[YOUR GOAL]
Return all lines from the listing below in which the string "bodies" occurs.

[DATA SHOWN]

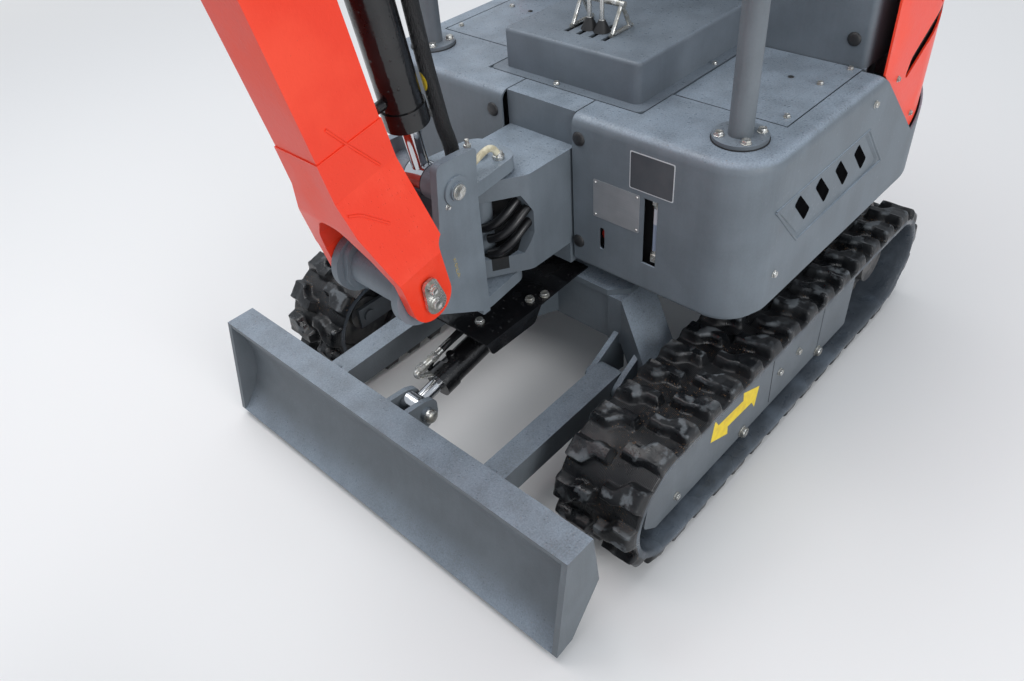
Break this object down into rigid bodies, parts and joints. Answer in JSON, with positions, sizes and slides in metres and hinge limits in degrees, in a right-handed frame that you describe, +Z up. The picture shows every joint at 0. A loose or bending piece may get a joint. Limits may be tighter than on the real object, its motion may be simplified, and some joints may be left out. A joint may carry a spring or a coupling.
{
  "type": "mini excavator",
  "caption": "Tracked mini excavator with a slewing house, canopy, swing boom, arm, bucket and a front dozer blade.",
  "frame": {"origin": "on the ground, under the middle of the machine's box as it stands", "axes": "+X towards the blade at the front, +Y to the machine's left, +Z up"},
  "size_m": [2.2124, 1.004, 2.29],
  "materials": {
    "black_paint": "gloss black paint",
    "black_plastic": "black moulded plastic",
    "cast_grey": "painted casting",
    "chrome": "hard chrome rod",
    "grey_cover": "dark grey textured sheet cover",
    "grey_paint": "dark grey textured powder coat",
    "hose_rubber": "hydraulic hose cover",
    "red_cover": "gloss red moulded cover",
    "red_paint": "gloss red paint on plate",
    "seat_vinyl": "black seat vinyl",
    "steel": "worn bare steel",
    "track_rubber": "moulded track rubber",
    "zinc": "zinc plated steel"
  },
  "bodies": {
    "undercarriage": {"chassis": "grey_paint", "chassis_legs_left": "grey_paint", "chassis_legs_right": "grey_paint", "tie_down_eye": "grey_paint", "slew_ring": "steel", "track_left": "track_rubber", "track_right": "track_rubber", "track_frame_left": "grey_paint", "track_frame_right": "grey_paint", "idler_left": "cast_grey", "idler_right": "cast_grey", "sprocket_left": "cast_grey", "sprocket_right": "cast_grey", "rollers_left": "cast_grey", "rollers_right": "cast_grey", "blade_ram_bracket": "grey_paint", "blade_ram_guard": "black_paint"},
    "blade": {"dozer_blade": "grey_paint"},
    "blade_cylinder": {"blade_barrel": "black_paint"},
    "blade_cylinder_rod": {"blade_rod": "chrome"},
    "house": {"house_frame": "grey_paint", "side_cover_left": "grey_cover", "side_cover_right": "grey_cover", "deck_plate_left": "grey_cover", "deck_plate_right": "grey_cover", "step_box": "grey_cover", "travel_levers": "zinc", "control_sticks": "black_plastic", "seat_box": "grey_cover", "seat_base": "black_paint", "seat_cushion": "seat_vinyl", "seat_back": "seat_vinyl", "engine": "cast_grey", "counterweight": "cast_grey", "rear_cover_left": "red_cover", "rear_cover_right": "red_cover", "canopy_posts": "grey_paint", "canopy_roof": "grey_paint"},
    "rear_door": {"rear_door": "red_cover"},
    "swing_bracket": {"swing_post": "grey_paint"},
    "boom": {"boom": "red_paint", "boom_pin_locks": "zinc", "boom_hoses": "hose_rubber"},
    "boom_cylinder": {"boom_barrel": "black_paint"},
    "boom_cylinder_rod": {"boom_rod": "chrome"},
    "arm": {"arm": "red_paint"},
    "arm_cylinder": {"arm_barrel": "black_paint"},
    "arm_cylinder_rod": {"arm_rod": "chrome"},
    "bucket_cylinder": {"bucket_barrel": "black_paint"},
    "bucket_cylinder_rod": {"bucket_rod": "chrome"},
    "rocker": {"rocker": "grey_paint"},
    "bucket_link": {"bucket_link": "grey_paint"},
    "bucket": {"bucket": "grey_paint"}
  },
  "joints": [
    {"name": "house_slew", "type": "hinge", "parent": "undercarriage", "child": "house", "pos_m": [-0.48175, 0, 0.374], "axis": [0, 0, 1], "continuous": true},
    {"name": "blade_lift", "type": "hinge", "parent": "undercarriage", "child": "blade", "pos_m": [-0.17775, 0, 0.178], "axis": [0, 1, 0], "range_deg": [-17, 20]},
    {"name": "blade_cylinder_pivot", "type": "hinge", "parent": "undercarriage", "child": "blade_cylinder", "pos_m": [-0.18175, 0, 0.277], "axis": [0, 1, 0], "range_deg": [-16.76, 19.55]},
    {"name": "blade_cylinder_stroke", "type": "slide", "parent": "blade_cylinder", "child": "blade_cylinder_rod", "axis": [0.982, 0, -0.1886], "range_m": [-0.02997, 0.03491]},
    {"name": "rear_door_hinge", "type": "hinge", "parent": "house", "child": "rear_door", "pos_m": [-1.10025, 0, 0.9025], "axis": [0, 1, 0], "range_deg": [0, 75]},
    {"name": "boom_swing", "type": "hinge", "parent": "house", "child": "swing_bracket", "pos_m": [-0.08975, 0, 0.424], "axis": [0, 0, 1], "range_deg": [-50, 50]},
    {"name": "boom_lift", "type": "hinge", "parent": "swing_bracket", "child": "boom", "pos_m": [0.14325, 0, 0.535], "axis": [0, 1, 0], "range_deg": [0, 105]},
    {"name": "boom_cylinder_pivot", "type": "hinge", "parent": "boom", "child": "boom_cylinder", "pos_m": [0.1302, 0, 1.28018], "axis": [0, 1, 0], "range_deg": [-3.98, 1]},
    {"name": "boom_cylinder_stroke", "type": "slide", "parent": "boom_cylinder", "child": "boom_cylinder_rod", "axis": [-0.1587, 0, -0.9873], "range_m": [-0.002, 0.2844]},
    {"name": "arm_crowd", "type": "hinge", "parent": "boom", "child": "arm", "pos_m": [0.82229, 0, 1.76973], "axis": [0, -1, 0], "range_deg": [0, 102]},
    {"name": "arm_cylinder_pivot", "type": "hinge", "parent": "boom", "child": "arm_cylinder", "pos_m": [0.1799, 0, 1.41009], "axis": [0, 1, 0], "range_deg": [-6.93, 1]},
    {"name": "arm_cylinder_stroke", "type": "slide", "parent": "arm_cylinder", "child": "arm_cylinder_rod", "axis": [0.8103, 0, 0.586], "range_m": [-0.28719, 0.002]},
    {"name": "bucket_curl", "type": "hinge", "parent": "arm", "child": "bucket", "pos_m": [0.80797, 0, 0.94985], "axis": [0, 1, 0], "range_deg": [0, 150]},
    {"name": "rocker_pivot", "type": "hinge", "parent": "arm", "child": "rocker", "pos_m": [0.81094, 0, 1.11983], "axis": [0, 1, 0], "range_deg": [-1, 80.63]},
    {"name": "link_pivot", "type": "hinge", "parent": "rocker", "child": "bucket_link", "pos_m": [0.99259, 0, 1.17555], "axis": [0, 1, 0], "range_deg": [-56.19, 1]},
    {"name": "bucket_cylinder_pivot", "type": "hinge", "parent": "arm", "child": "bucket_cylinder", "pos_m": [0.92965, 0, 1.61783], "axis": [0, 1, 0], "range_deg": [-1, 11.78]},
    {"name": "bucket_cylinder_stroke", "type": "slide", "parent": "bucket_cylinder", "child": "bucket_cylinder_rod", "axis": [0.1409, 0, -0.99], "range_m": [-0.002, 0.22264]}
  ],
  "couplings": [
    {"joint": "blade_cylinder_pivot", "follows": "blade_lift", "ratio": 0.9273},
    {"joint": "blade_cylinder_stroke", "follows": "blade_lift", "m_per_rad": 0.09428},
    {"joint": "boom_cylinder_pivot", "follows": "boom_lift", "ratio": -0.028429},
    {"joint": "boom_cylinder_stroke", "follows": "boom_lift", "m_per_rad": 0.1541},
    {"joint": "arm_cylinder_pivot", "follows": "arm_crowd", "ratio": -0.058111},
    {"joint": "arm_cylinder_stroke", "follows": "arm_crowd", "m_per_rad": -0.1602},
    {"joint": "rocker_pivot", "follows": "bucket_curl", "ratio": 0.53084},
    {"joint": "link_pivot", "follows": "bucket_curl", "ratio": -0.36797},
    {"joint": "bucket_cylinder_pivot", "follows": "bucket_curl", "ratio": 0.071844},
    {"joint": "bucket_cylinder_stroke", "follows": "bucket_curl", "m_per_rad": 0.084278}
  ]
}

[THE REPLY]
Break this object down into rigid bodies, parts and joints. Answer in JSON, with positions, sizes and slides in metres and hinge limits in degrees, in a right-handed frame that you describe, +Z up. The picture shows every joint at 0. A loose or bending piece may get a joint. Limits may be tighter than on the real object, its motion may be simplified, and some joints may be left out. A joint may carry a spring or a coupling.
  "bodies": {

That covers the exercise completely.